Junior Kennedy Allen, a 6-1 junior center, transferred from Northwest (Wyo.) College and gives the Mavericks even more size inside.
Last season, when the Mavericks went 31-2 and reached the NCAA Division II Elite Eight in the best season in school history, seven players got the majority of the minutes.
That should change this season.
“I would like to go 10, 11 deep,” Wagner said. “That’s what we’re hoping, we can go 10, 11 and play that rotation with that many girls, and they’ll help us down the road. They’ll all be a little fresher.”
That’s just fine with Selsor, who said she worked even harder this past offseason than she did before her junior year.
“I worked way harder,” she said. “I knew my role was going to be different this year, and I wanted to accept that challenge of being more than just a shooter, within the realm (of the offense). I need to do more than that because we’re going to need more than me just going down and shooting.”

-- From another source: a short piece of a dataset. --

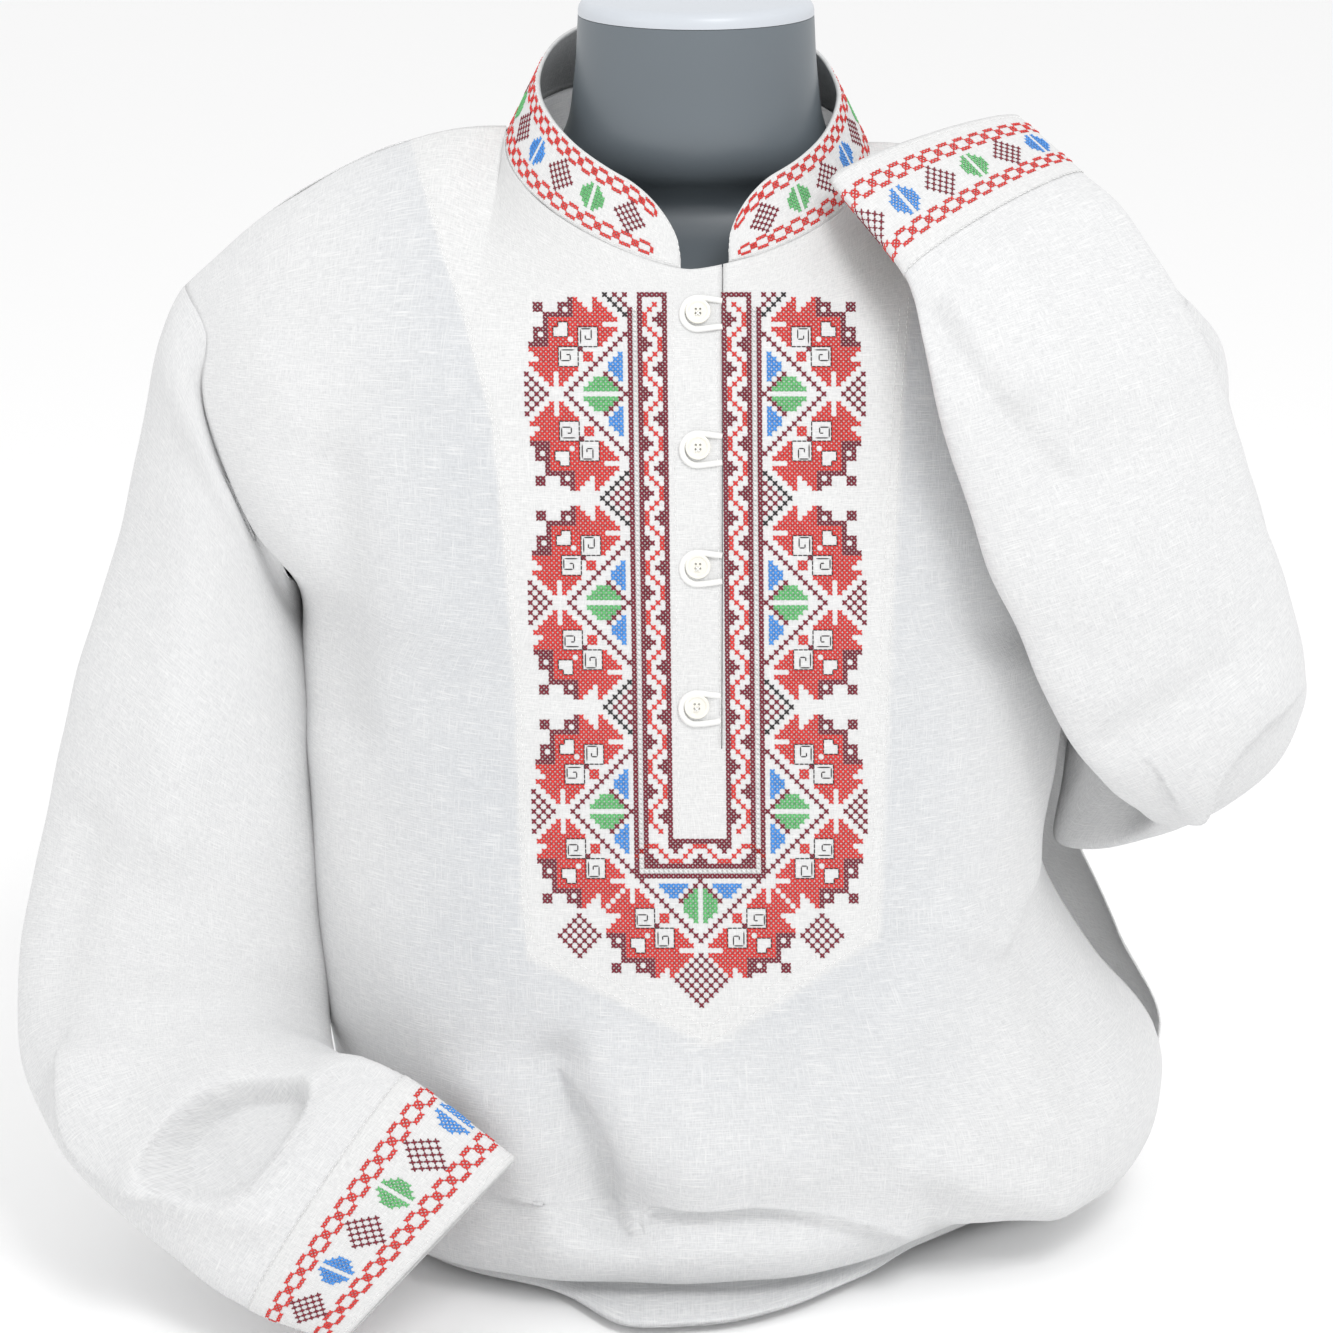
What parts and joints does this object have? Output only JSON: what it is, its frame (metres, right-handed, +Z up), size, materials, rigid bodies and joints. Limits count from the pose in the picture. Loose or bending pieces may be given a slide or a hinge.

Part of her role is making sure all those new Mavericks understand the work ethic and the standard that’s been set with Wagner.
With a couple of transfers who have been through the Wagner Wars before, that hasn’t been too difficult.
“The biggest thing now is having chemistry together,” Selsor said. “It’s not learning the system, it’s learning each other. Once we figure that out, we’re gonna be a fun team to watch and a hard team to beat.”